From the 9th to 11th centuries, a storm descended over the Welsh in the form of the Vikings – unquenchable in their desire for battle and war (McDonald, 1987, p. 439). The shores of Britain were terrorized by these warriors, who not only plundered and wreaked havoc along Britains coastline, but also invaded inland and destroyed native villages (Warner, 1992, p. 489). Rhodri Mawr (Rhodri the Great), ruler of Gwynedd, had some success fighting off these terrible invaders, but was ultimately forced into exile in Ireland (McDowall, 1989, pp. 443-445). The Vikings had an incredible impact on Wales, but aside from place names such as Bardsey, Fishguard, Milford, Skomer, and Swansea, they left virtually no monuments in the Welsh landscape (Montgomery-Massingberd, 1993, p. 128). Although Rhodri Mawr did manage to create some unity in the 9th century, it was to prove short-lived. Provoked by the Anglo-Saxons interference and the Viking raids, the country remained politically frail and divided (Crowe, 1998, pp. 154-155). Although his laws long outlived his death, the unity brought about by Hywel Dda (Howell the Good), the grandson of Rhodri Mawr, was too delicate to remain after his death.
Before the Roman invasions, the religion of the Welsh people was a worship of nature, in which some animals were seen as gods. It somewhat resembled the Greeks and Latins in the way that they worshipped ideas instead of material items (Phillips, 1980, p. 298). By the end of the Roman occupation, most of the Welsh had become Christian, and the pagans were only found in remote villages (Perry, 1969, p. 532). Many native Welsh bishops condemned St. Augustine because he was a Saxon, and refused to be converted into Christians. This attitude nearly drove the Welsh church to schism, but this period of unrest was short-lived, and in the 9th century, Wales renounced their so-called unorthodox customs and grudgingly accepted the jurisdiction of Canterbury (Burke, 1983, pp. 195-196). After this, it was the boast of Welshmen that their country never swerved from their Catholic and Roman faith (Dunst, 1987, p. 429).
The Roman occupation had many effects on the Welsh culture, including the language. Ancient Welsh is very close to Latin in some ways, and has borrowed many of its vocabulary from Latin, although generations of Welsh people have modified the words to suit regional dialects. Most words in Ancient Welsh that have to do with religion or theology are derived from Latin (Morgan, 1985, p. 367) Welsh as a language is also very similar to the Celtic language, and is in fact almost the same except for some modifications and spellings. Welsh is also similar to Irish, Gaelic and Cornish, although it is a typically harder-sounding language than these. Although it is very guttural, it is also a very musical language and has been described by an English writer as a language half blown away by the wind.(Gates, 1987, p.297) During the Roman invasion, much of the Welsh language was changed to suit the Romans who came to live in Wales. The new religion and the changes in society had a drastic impact on the language and its native speakers (Montgomery-Massingberd, 1984, p. 287). Even with all the new changes, the native Welsh people managed to keep their language alive through their writing and stories.

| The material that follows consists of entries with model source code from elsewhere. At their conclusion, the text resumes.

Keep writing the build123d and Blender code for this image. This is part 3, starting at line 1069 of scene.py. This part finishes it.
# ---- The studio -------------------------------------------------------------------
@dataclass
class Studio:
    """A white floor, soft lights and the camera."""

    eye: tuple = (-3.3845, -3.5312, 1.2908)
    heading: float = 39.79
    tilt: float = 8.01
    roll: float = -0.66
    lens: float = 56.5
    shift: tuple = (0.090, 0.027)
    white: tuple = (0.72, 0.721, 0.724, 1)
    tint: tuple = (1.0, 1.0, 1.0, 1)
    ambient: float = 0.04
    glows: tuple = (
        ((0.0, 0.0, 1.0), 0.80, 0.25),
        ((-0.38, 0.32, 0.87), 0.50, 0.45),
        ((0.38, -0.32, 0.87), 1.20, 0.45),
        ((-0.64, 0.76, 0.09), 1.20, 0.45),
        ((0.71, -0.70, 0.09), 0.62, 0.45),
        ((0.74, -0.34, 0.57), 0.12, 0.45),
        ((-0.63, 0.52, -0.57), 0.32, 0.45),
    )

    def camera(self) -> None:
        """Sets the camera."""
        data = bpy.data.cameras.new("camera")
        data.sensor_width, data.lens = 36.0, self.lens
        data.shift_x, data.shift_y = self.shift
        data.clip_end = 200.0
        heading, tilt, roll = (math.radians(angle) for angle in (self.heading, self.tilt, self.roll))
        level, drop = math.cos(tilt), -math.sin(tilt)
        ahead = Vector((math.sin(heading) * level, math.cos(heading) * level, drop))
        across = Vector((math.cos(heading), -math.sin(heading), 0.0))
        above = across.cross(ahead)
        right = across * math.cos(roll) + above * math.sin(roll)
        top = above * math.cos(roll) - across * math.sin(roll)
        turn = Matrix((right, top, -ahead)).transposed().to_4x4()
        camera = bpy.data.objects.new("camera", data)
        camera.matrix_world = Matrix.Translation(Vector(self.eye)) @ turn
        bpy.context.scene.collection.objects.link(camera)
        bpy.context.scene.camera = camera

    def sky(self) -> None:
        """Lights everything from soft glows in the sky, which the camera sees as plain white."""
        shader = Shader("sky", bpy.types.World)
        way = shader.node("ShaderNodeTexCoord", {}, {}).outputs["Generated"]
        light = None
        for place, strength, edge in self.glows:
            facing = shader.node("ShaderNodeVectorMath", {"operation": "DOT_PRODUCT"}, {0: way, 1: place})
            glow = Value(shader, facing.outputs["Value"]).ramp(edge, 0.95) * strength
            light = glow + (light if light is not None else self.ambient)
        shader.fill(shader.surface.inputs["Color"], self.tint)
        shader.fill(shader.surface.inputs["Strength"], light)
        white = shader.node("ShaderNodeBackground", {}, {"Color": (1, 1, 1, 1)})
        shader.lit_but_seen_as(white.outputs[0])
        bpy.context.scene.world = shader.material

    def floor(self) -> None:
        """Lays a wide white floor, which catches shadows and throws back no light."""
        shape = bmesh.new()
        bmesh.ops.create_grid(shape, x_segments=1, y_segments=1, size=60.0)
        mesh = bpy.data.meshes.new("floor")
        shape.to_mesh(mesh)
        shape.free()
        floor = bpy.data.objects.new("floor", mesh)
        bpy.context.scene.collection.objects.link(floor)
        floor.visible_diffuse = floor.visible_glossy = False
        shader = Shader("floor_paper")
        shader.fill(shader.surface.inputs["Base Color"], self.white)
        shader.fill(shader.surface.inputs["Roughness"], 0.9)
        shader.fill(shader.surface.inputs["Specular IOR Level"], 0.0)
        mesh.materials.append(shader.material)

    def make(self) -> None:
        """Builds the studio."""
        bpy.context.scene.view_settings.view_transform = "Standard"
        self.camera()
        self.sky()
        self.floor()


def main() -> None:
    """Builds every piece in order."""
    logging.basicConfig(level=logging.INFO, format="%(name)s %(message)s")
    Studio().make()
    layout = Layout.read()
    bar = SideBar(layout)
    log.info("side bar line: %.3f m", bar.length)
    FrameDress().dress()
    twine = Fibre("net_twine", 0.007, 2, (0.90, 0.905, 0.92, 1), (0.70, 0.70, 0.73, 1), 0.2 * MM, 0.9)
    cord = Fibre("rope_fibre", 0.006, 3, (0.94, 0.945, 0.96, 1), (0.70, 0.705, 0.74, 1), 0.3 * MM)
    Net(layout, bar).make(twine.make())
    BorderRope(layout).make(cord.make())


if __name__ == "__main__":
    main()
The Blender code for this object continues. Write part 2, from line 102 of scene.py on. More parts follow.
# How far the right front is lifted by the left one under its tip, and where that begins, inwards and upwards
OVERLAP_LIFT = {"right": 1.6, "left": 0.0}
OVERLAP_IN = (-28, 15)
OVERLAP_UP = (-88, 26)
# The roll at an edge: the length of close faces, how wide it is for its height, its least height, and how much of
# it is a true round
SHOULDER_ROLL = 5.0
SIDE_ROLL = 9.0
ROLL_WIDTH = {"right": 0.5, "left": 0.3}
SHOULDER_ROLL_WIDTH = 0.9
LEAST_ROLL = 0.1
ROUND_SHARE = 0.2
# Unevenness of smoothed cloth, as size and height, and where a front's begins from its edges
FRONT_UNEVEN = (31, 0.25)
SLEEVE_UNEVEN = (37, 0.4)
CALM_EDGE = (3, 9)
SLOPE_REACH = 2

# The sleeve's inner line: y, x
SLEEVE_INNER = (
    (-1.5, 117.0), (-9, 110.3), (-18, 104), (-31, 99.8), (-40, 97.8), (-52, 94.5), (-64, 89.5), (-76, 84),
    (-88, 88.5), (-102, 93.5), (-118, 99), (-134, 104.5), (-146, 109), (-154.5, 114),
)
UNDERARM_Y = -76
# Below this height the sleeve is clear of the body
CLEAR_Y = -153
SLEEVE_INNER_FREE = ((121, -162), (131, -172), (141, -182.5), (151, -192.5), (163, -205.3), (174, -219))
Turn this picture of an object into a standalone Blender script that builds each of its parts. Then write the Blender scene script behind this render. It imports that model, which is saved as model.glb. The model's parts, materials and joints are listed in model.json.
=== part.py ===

The Welsh were greatly affected by the continuous invasions that swept through their peaceful land. The religion was changed to suit the Romans, as was the language and many of the landmarks and buildings. The Vikings changed many place names, as well as plundering the towns along the coastline. The vast hills, full of caves and tunnels, were one of the main defenses against the invaders, and if not for them, Wales would be a very different country today. Welsh history is turbulent and violent, but some of the things that made the history that way have had positive effects on the modern country.